Oh yes fold in the rest of the flour. Add a couple of tablespoons of lemon juice,  Wince a bit more, waiting for the cake mixture to scream and separate. Feel slightly disappointed when it doesn’t curdle for once.

Plop the mixture in the tin, set the oven time for 40 minutes, long narrow tin bakes quicker than a more traditional low slung loaf tin. Leave to bake, test with wooden stickie thing. Take out. Leave to cool in tin for ten minutes. Tip out onto cooling rack…

Next day.. mix up 100 g of icing sugar with a little lemon juice and plop it on the top. Go out in the garden and in a homage to the seriously good cake makers out there, pick some primroses, violets and geranium flowers and stick them on the top. Don’t they look fancy?

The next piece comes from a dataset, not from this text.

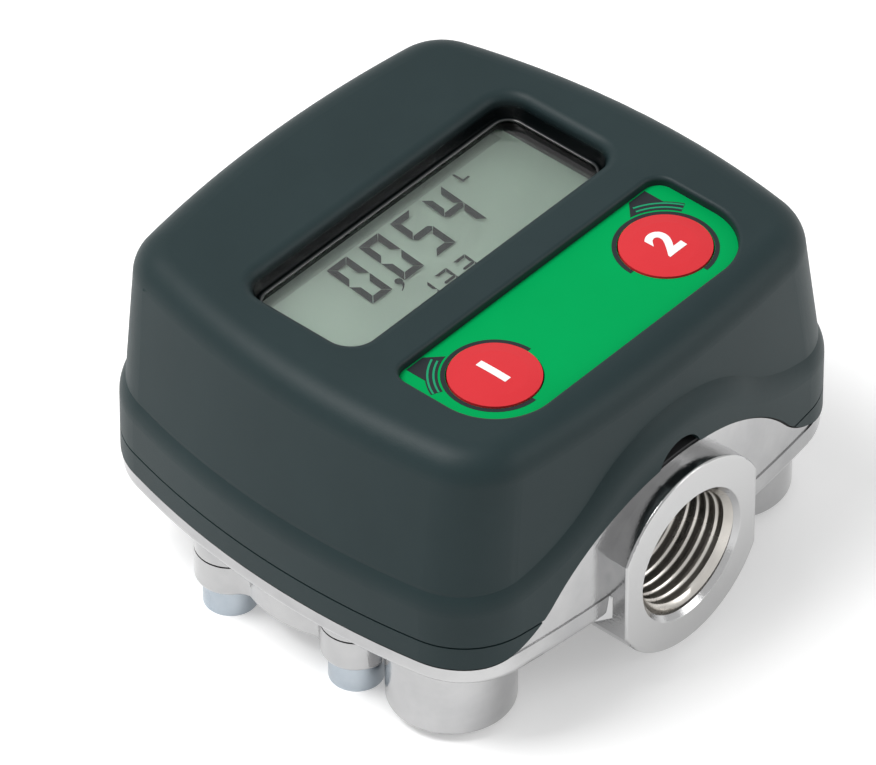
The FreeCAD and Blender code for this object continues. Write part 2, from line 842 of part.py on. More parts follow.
def lobed_block(name, centre_x, radius, z, height):
    """Two-ended block along X about the gear chamber's middle."""
    ends = [cylinder(f"{name}_end_{word}", radius, height, f"{side} * {centre_x}", "chamber_y", z)
            for word, side in SIDES.items()]
    middle = box(f"{name}_middle", f"2 * {centre_x}", f"2 * ({radius})", height, "0", "chamber_y", z)
    return ends + [middle]


def at_lugs(name, radius, z, height):
    """One round bar at each of the four cover screws."""
    return [cylinder(f"{name}_{word}_{end}", radius, height, f"{side} * lug_x",
                     f"chamber_y + {way} * lug_spread_y", z)
            for word, side in SIDES.items() for end, way in (("front", -1), ("rear", 1))]


def at_batteries(name, radius, z, height):
    """One round bar on the axis of each battery."""
    return [cylinder(f"{name}_{word}", radius, height, f"{side} * battery_x", "battery_y", z)
            for word, side in SIDES.items()]


def at_posts(name, radius, z, height):
    """One round bar on each of the four posts that carry the tray."""
    return [cylinder(f"{name}_{word}_{end}", radius, height, f"{side} * {end}_post_x",
                     f"{end}_post_y", z)
            for word, side in SIDES.items() for end in ("front", "rear")]


def at_ports(name, radius, from_y, to_y):
    """One round bar along each port, from an inner to an outer distance."""
    length = f"({to_y}) - ({from_y})"
    return [cylinder(name + "_front", radius, length, y=f"-({to_y})", z="port_axis_z", axis="y"),
            cylinder(name + "_rear", radius, length, y=from_y, z="port_axis_z", axis="y")]


def at_mouths(name):
    """One tapered plug at the mouth of each port."""
    sizes = ("port_mouth_radius", "port_thread_radius", "port_mouth_depth")
    front = cone(name + "_front", *sizes, y="-port_face_y", z="port_axis_z", axis="y")
    rear = cone(name + "_rear", sizes[1], sizes[0], sizes[2], y="port_bore_start_y",
                z="port_axis_z", axis="y")
    return [front, rear]


def make_port_web(name, side):
    """Web under a port boss, wider at its root and below the parting line."""
    body = new_body(name)
    sections = []
    for level, root_x in (("skirt_z", "port_web_root_x"), ("port_axis_z", "port_web_foot_x")):
        section = new_sketch(body, "XY_Plane", level)
        root_y, tip_y = f"{side} * port_web_root_y", f"{side} * port_web_tip_y"
        add_polygon(section, [(f"0 - {root_x}", root_y), ("0 - port_flat_x", tip_y),
                              ("port_flat_x", tip_y), (root_x, root_y)])
        sections.append(section)
    loft(body, "AdditiveLoft", sections)
    return body


def make_shell():
    """Wall and deck of the body: a fine step at the parting line, the top cut to the wave."""
    body = new_body("body_shell")
    foot = new_sketch(body, "XY_Plane", "skirt_z")
    bulged_outline(foot, FOOT_PLAN, "body_inset")
    block = pad(body, foot, "port_axis_z - skirt_z")
    rounded(body, block, "skirt_fillet", at_height(size("skirt_z")))
    wall = new_sketch(body, "XY_Plane", "port_axis_z")
    bulged_outline(wall, FOOT_PLAN, "body_inset", "parting_step")
    pad(body, wall, "crest_z - port_axis_z")
    hollow = new_sketch(body, "XY_Plane", "deck_z")
    bulged_outline(hollow, FOOT_PLAN, "body_inset", "body_wall")
    pocket(body, hollow, "wave_crest_rise", reverse=True)
    wave = new_sketch(body, "XZ_Plane")
    wave_outline(wave, "deck_z", "wave_crest_rise", "wave_crest_radius", "top_z")
    clear_through(body, wave)
    return body


def make_port_bosses():
    """Round bosses with a spanner flat on each side."""
    bosses = at_ports("port_boss", "port_boss_radius", "port_tube_start_y", "port_face_y")
    flats = box("port_flats", "2 * port_flat_x", "2 * port_face_y", "4 * port_boss_radius", z="0")
    blocks = common("port_blocks", fuse("port_boss_pair", bosses), flats)
    return softened("port_bosses", blocks, "port_rim_fillet", at_port_faces)


def at_port_faces(edge):
    """Test for edges that lie on the face of either port."""
    bounds = edge.BoundBox
    face = size("port_face_y")
    return min(abs(bounds.YMin - face), abs(bounds.YMax + face)) < EDGE_TOLERANCE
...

To those of you who have read this blog for a while a big apology that I still have mild panic attacks about making cakes, I think it is something to do with knowing that the ingredients are much more costly than for making bread and therefore there is more pressure on me to get it right, also there is in my eyes at least more that can go wrong. I don’t trust that the process will replicate itself each time I do it and while a slightly misshapen loaf is charming and rustic, a sunken cake that has left a big chunk of itself in the tin is just sad.

Find a pretty spot in the garden to take a photo and test at teatime.  Well, it’s cake innit?  Mine all mine, and even with those suspicious ingredients, still far nicer than most cake you can buy in the regular shops. And you can’t buy fresh flowers in a packet…

PS As there is a little bit of interest in the Matfer tin I used, judging by the comments, here it is:

 They aren’t cheap, but it has lasted and looks almost as good as when I bought it. It measures 10” x 3.5” (250 mm x 85 mm) around the top, narrowing by half an inch at the base. It is 3.25 “ deep and is deceptive in that it holds around 750-800g dough / a litre of water.  It has a rolled edge and sharp clean corners. I also have the smaller sized one of these which holds approximately 400g dough.